>>>>>

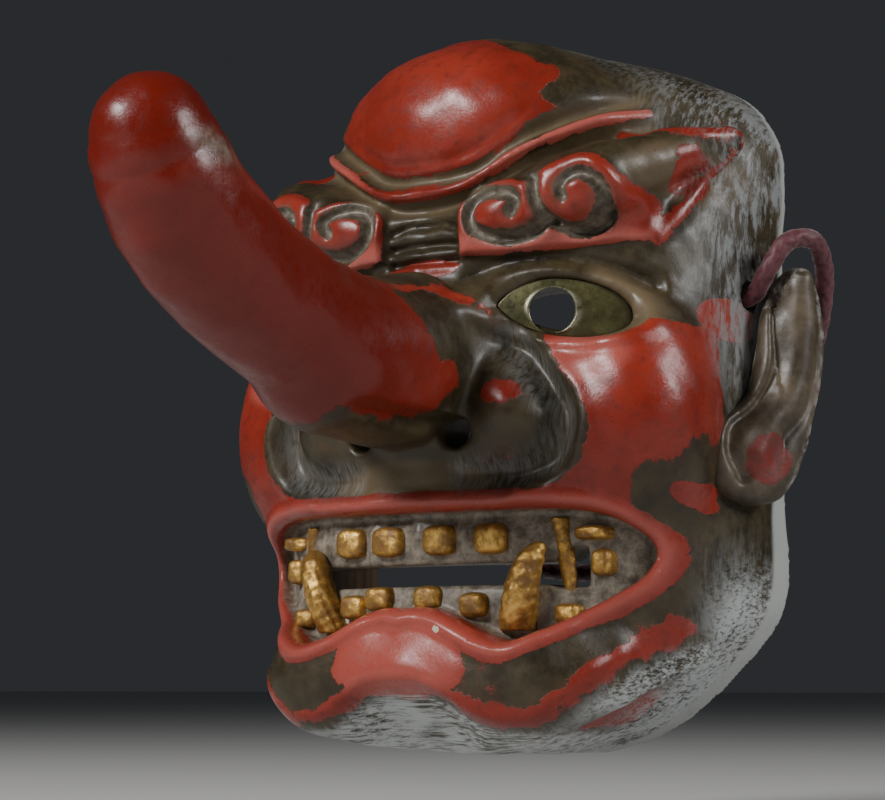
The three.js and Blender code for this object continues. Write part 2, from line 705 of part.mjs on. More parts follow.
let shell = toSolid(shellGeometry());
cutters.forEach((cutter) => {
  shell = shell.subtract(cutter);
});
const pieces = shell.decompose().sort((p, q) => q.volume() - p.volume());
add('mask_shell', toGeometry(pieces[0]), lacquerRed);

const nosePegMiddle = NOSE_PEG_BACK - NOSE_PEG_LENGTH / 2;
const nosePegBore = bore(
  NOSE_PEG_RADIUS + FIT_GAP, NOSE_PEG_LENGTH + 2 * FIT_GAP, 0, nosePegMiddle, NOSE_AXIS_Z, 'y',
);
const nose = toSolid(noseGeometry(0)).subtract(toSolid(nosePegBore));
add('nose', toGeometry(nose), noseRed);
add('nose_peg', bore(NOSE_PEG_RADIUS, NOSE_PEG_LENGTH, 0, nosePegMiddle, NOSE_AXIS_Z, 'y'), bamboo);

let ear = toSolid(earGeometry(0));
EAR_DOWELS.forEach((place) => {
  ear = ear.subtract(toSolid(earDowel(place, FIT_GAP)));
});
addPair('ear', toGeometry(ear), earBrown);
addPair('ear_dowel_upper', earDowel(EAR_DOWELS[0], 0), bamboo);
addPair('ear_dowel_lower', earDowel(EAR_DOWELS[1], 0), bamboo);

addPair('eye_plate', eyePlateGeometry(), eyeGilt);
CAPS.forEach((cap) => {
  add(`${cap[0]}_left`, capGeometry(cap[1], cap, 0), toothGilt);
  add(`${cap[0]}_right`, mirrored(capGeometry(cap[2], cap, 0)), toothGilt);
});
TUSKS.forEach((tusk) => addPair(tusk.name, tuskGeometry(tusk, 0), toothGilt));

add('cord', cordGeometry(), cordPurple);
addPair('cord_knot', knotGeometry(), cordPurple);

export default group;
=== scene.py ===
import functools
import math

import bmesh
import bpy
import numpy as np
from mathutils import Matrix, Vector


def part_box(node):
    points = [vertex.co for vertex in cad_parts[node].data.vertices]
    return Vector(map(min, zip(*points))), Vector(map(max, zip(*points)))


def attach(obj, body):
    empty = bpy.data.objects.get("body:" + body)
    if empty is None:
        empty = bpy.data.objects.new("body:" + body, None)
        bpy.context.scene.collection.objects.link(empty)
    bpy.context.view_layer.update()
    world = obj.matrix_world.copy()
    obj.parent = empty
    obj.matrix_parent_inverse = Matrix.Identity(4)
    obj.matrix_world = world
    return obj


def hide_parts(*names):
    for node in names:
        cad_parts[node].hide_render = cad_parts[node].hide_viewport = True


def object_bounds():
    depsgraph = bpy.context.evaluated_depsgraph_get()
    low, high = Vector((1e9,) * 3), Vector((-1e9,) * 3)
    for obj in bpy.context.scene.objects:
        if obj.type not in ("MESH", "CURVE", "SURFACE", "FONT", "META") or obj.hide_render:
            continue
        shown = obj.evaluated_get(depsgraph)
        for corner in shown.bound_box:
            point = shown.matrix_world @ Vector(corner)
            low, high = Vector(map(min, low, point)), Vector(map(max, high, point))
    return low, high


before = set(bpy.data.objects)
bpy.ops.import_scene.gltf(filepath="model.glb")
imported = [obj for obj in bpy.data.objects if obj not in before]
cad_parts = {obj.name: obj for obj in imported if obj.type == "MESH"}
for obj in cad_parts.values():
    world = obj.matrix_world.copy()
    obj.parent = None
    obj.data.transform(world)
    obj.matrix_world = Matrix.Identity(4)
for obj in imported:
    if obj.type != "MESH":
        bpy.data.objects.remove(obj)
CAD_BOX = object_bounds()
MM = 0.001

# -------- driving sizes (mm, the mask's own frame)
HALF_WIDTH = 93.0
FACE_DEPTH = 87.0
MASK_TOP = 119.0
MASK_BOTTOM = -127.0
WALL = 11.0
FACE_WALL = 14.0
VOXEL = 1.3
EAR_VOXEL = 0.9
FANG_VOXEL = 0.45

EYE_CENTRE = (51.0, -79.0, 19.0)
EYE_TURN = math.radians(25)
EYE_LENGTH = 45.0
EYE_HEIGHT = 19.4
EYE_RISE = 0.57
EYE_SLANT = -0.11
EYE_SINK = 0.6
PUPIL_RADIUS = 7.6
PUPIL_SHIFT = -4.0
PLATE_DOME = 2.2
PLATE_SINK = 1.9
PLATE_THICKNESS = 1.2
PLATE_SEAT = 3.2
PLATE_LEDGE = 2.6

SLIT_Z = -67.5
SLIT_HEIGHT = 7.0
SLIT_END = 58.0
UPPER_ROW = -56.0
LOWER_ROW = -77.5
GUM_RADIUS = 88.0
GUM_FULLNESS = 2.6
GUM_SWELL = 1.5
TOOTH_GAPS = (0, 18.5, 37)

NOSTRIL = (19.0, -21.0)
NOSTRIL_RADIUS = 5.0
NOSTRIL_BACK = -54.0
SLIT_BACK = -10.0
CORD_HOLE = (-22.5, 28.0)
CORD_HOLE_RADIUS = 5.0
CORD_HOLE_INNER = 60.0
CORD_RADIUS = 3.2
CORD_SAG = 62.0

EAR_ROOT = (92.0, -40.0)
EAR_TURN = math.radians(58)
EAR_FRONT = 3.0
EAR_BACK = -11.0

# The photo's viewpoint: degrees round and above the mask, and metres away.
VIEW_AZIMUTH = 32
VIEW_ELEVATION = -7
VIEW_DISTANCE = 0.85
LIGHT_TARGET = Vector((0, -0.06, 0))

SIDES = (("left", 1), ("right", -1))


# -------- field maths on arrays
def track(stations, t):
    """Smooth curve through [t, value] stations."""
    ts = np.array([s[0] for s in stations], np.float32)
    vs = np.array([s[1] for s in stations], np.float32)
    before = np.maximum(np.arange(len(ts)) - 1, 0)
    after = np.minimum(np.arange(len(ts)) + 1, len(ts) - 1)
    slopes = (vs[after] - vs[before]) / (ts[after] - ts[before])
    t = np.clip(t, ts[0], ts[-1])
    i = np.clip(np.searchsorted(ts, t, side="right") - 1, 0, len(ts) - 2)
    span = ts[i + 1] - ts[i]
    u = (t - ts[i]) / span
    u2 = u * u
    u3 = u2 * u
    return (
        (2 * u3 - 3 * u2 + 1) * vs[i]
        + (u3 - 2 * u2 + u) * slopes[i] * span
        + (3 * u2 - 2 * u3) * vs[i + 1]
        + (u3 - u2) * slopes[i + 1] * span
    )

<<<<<

● **Problem**:
Your task is to output exactly the lines from the one with "let ear = toSolid(earGeometry(0));" through the one with "low, high = Vector((1e9,)", counting both ends.

● **Answer to the task**:
let ear = toSolid(earGeometry(0));
EAR_DOWELS.forEach((place) => {
  ear = ear.subtract(toSolid(earDowel(place, FIT_GAP)));
});
addPair('ear', toGeometry(ear), earBrown);
addPair('ear_dowel_upper', earDowel(EAR_DOWELS[0], 0), bamboo);
addPair('ear_dowel_lower', earDowel(EAR_DOWELS[1], 0), bamboo);

addPair('eye_plate', eyePlateGeometry(), eyeGilt);
CAPS.forEach((cap) => {
  add(`${cap[0]}_left`, capGeometry(cap[1], cap, 0), toothGilt);
  add(`${cap[0]}_right`, mirrored(capGeometry(cap[2], cap, 0)), toothGilt);
});
TUSKS.forEach((tusk) => addPair(tusk.name, tuskGeometry(tusk, 0), toothGilt));

add('cord', cordGeometry(), cordPurple);
addPair('cord_knot', knotGeometry(), cordPurple);

export default group;
=== scene.py ===
import functools
import math

import bmesh
import bpy
import numpy as np
from mathutils import Matrix, Vector


def part_box(node):
    points = [vertex.co for vertex in cad_parts[node].data.vertices]
    return Vector(map(min, zip(*points))), Vector(map(max, zip(*points)))


def attach(obj, body):
    empty = bpy.data.objects.get("body:" + body)
    if empty is None:
        empty = bpy.data.objects.new("body:" + body, None)
        bpy.context.scene.collection.objects.link(empty)
    bpy.context.view_layer.update()
    world = obj.matrix_world.copy()
    obj.parent = empty
    obj.matrix_parent_inverse = Matrix.Identity(4)
    obj.matrix_world = world
    return obj


def hide_parts(*names):
    for node in names:
        cad_parts[node].hide_render = cad_parts[node].hide_viewport = True


def object_bounds():
    depsgraph = bpy.context.evaluated_depsgraph_get()
    low, high = Vector((1e9,) * 3), Vector((-1e9,) * 3)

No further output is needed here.